Task statement
Could you output each line of the data that follows exactly?

Provided data
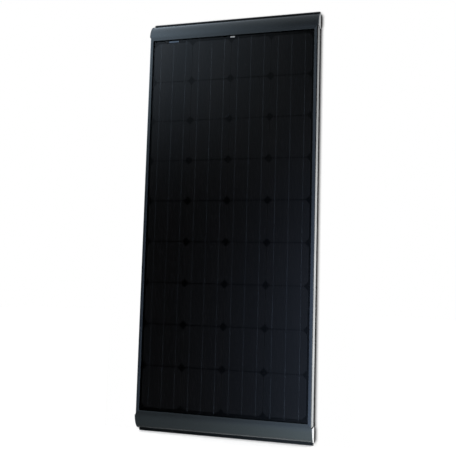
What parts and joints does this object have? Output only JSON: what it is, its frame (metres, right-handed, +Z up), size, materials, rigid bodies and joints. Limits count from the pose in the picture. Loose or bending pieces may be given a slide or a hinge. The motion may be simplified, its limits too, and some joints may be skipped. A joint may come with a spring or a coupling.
{
  "type": "solar panel",
  "caption": "Framed glass solar panel with curved aerodynamic end profiles, a rear junction box with a hinged lid, and plug-in cables.",
  "frame": {"origin": "middle of the width and depth, at the outer edge of the lower base lip", "axes": "+X across the width to the right when facing the glass, +Y from the glass to the open rear, +Z up the length"},
  "size_m": [0.678, 0.048, 1.61],
  "materials": {
    "glass": "low-iron toughened glass, lightly textured, gloss",
    "encapsulant": "clear cured film",
    "silicon": "blue-black textured monocrystalline silicon",
    "ribbon": "dark-coated tinned copper strip; bus ribbons and leads have a black film in front",
    "backsheet": "laminated polymer film, black towards the cells, off-white outside",
    "seal_rubber": "black rubber",
    "anodised_frame": "anthracite anodised, satin",
    "cap_metal": "anthracite anodised, satin",
    "key_metal": "raw cast",
    "steel": "stainless",
    "box_plastic": "black glass-filled plastic",
    "silicone": "cured silicone bead",
    "contact_metal": "tin-plated",
    "diode_body": "black moulded epoxy",
    "copper": "bare stranded copper",
    "cable_sheath": "black double-insulated sheath",
    "connector_plastic": "black moulded",
    "blank_label": "plain blank film"
  },
  "bodies": {
    "panel": {"backsheet": "backsheet", "bus_ribbons_bottom": "ribbon", "bus_ribbons_top": "ribbon", "bypass_diodes": "diode_body", "cable_clips": "box_plastic", "cable_conductors": "copper", "cable_negative": "cable_sheath", "cable_positive": "cable_sheath", "cap_screws": "steel", "cell_string_1": "silicon", "cell_string_2": "silicon", "cell_string_3": "silicon", "cell_string_4": "silicon", "corner_key_bottom_left": "key_metal", "corner_key_bottom_right": "key_metal", "corner_key_top_left": "key_metal", "corner_key_top_right": "key_metal", "edge_seal": "seal_rubber", "end_cap_bottom_left": "cap_metal", "end_cap_bottom_right": "cap_metal", "end_cap_top_left": "cap_metal", "end_cap_top_right": "cap_metal", "end_profile_bottom": "anodised_frame", "end_profile_top": "anodised_frame", "front_badge_tag": "blank_label", "front_encapsulant": "encapsulant", "front_glass": "glass", "front_serial_tag": "blank_label", "gland_grommets": "seal_rubber", "gland_nuts": "box_plastic", "junction_box_adhesive": "silicone", "junction_box_base": "box_plastic", "lid_hinge_pin": "steel", "output_leads": "ribbon", "plug_body": "connector_plastic", "plug_contact": "contact_metal", "plug_nut": "connector_plastic", "rear_encapsulant": "encapsulant", "rear_label": "blank_label", "side_frame_left": "anodised_frame", "side_frame_right": "anodised_frame", "socket_body": "connector_plastic", "socket_contact": "contact_metal", "socket_nut": "connector_plastic", "string_ribbons_1": "ribbon", "string_ribbons_2": "ribbon", "string_ribbons_3": "ribbon", "string_ribbons_4": "ribbon", "terminals": "contact_metal"},
    "lid": {"junction_box_lid": "box_plastic", "junction_box_lid_seal": "seal_rubber"}
  },
  "joints": [
    {"name": "lid_hinge", "type": "hinge", "parent": "panel", "child": "lid", "pos_m": [0, 0.0041, 1.4763], "axis": [1, 0, 0], "range_deg": [0, 110]}
  ]
}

The response
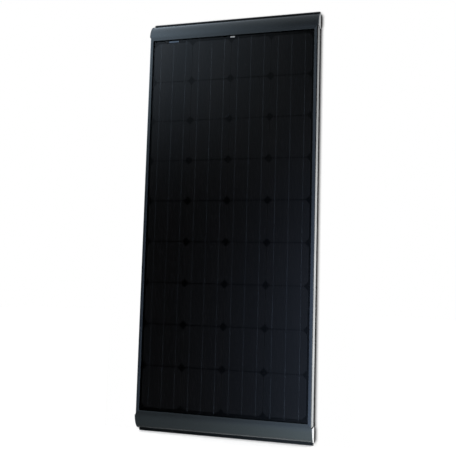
What parts and joints does this object have? Output only JSON: what it is, its frame (metres, right-handed, +Z up), size, materials, rigid bodies and joints. Limits count from the pose in the picture. Loose or bending pieces may be given a slide or a hinge. The motion may be simplified, its limits too, and some joints may be skipped. A joint may come with a spring or a coupling.
{
  "type": "solar panel",
  "caption": "Framed glass solar panel with curved aerodynamic end profiles, a rear junction box with a hinged lid, and plug-in cables.",
  "frame": {"origin": "middle of the width and depth, at the outer edge of the lower base lip", "axes": "+X across the width to the right when facing the glass, +Y from the glass to the open rear, +Z up the length"},
  "size_m": [0.678, 0.048, 1.61],
  "materials": {
    "glass": "low-iron toughened glass, lightly textured, gloss",
    "encapsulant": "clear cured film",
    "silicon": "blue-black textured monocrystalline silicon",
    "ribbon": "dark-coated tinned copper strip; bus ribbons and leads have a black film in front",
    "backsheet": "laminated polymer film, black towards the cells, off-white outside",
    "seal_rubber": "black rubber",
    "anodised_frame": "anthracite anodised, satin",
    "cap_metal": "anthracite anodised, satin",
    "key_metal": "raw cast",
    "steel": "stainless",
    "box_plastic": "black glass-filled plastic",
    "silicone": "cured silicone bead",
    "contact_metal": "tin-plated",
    "diode_body": "black moulded epoxy",
    "copper": "bare stranded copper",
    "cable_sheath": "black double-insulated sheath",
    "connector_plastic": "black moulded",
    "blank_label": "plain blank film"
  },
  "bodies": {
    "panel": {"backsheet": "backsheet", "bus_ribbons_bottom": "ribbon", "bus_ribbons_top": "ribbon", "bypass_diodes": "diode_body", "cable_clips": "box_plastic", "cable_conductors": "copper", "cable_negative": "cable_sheath", "cable_positive": "cable_sheath", "cap_screws": "steel", "cell_string_1": "silicon", "cell_string_2": "silicon", "cell_string_3": "silicon", "cell_string_4": "silicon", "corner_key_bottom_left": "key_metal", "corner_key_bottom_right": "key_metal", "corner_key_top_left": "key_metal", "corner_key_top_right": "key_metal", "edge_seal": "seal_rubber", "end_cap_bottom_left": "cap_metal", "end_cap_bottom_right": "cap_metal", "end_cap_top_left": "cap_metal", "end_cap_top_right": "cap_metal", "end_profile_bottom": "anodised_frame", "end_profile_top": "anodised_frame", "front_badge_tag": "blank_label", "front_encapsulant": "encapsulant", "front_glass": "glass", "front_serial_tag": "blank_label", "gland_grommets": "seal_rubber", "gland_nuts": "box_plastic", "junction_box_adhesive": "silicone", "junction_box_base": "box_plastic", "lid_hinge_pin": "steel", "output_leads": "ribbon", "plug_body": "connector_plastic", "plug_contact": "contact_metal", "plug_nut": "connector_plastic", "rear_encapsulant": "encapsulant", "rear_label": "blank_label", "side_frame_left": "anodised_frame", "side_frame_right": "anodised_frame", "socket_body": "connector_plastic", "socket_contact": "contact_metal", "socket_nut": "connector_plastic", "string_ribbons_1": "ribbon", "string_ribbons_2": "ribbon", "string_ribbons_3": "ribbon", "string_ribbons_4": "ribbon", "terminals": "contact_metal"},
    "lid": {"junction_box_lid": "box_plastic", "junction_box_lid_seal": "seal_rubber"}
  },
  "joints": [
    {"name": "lid_hinge", "type": "hinge", "parent": "panel", "child": "lid", "pos_m": [0, 0.0041, 1.4763], "axis": [1, 0, 0], "range_deg": [0, 110]}
  ]
}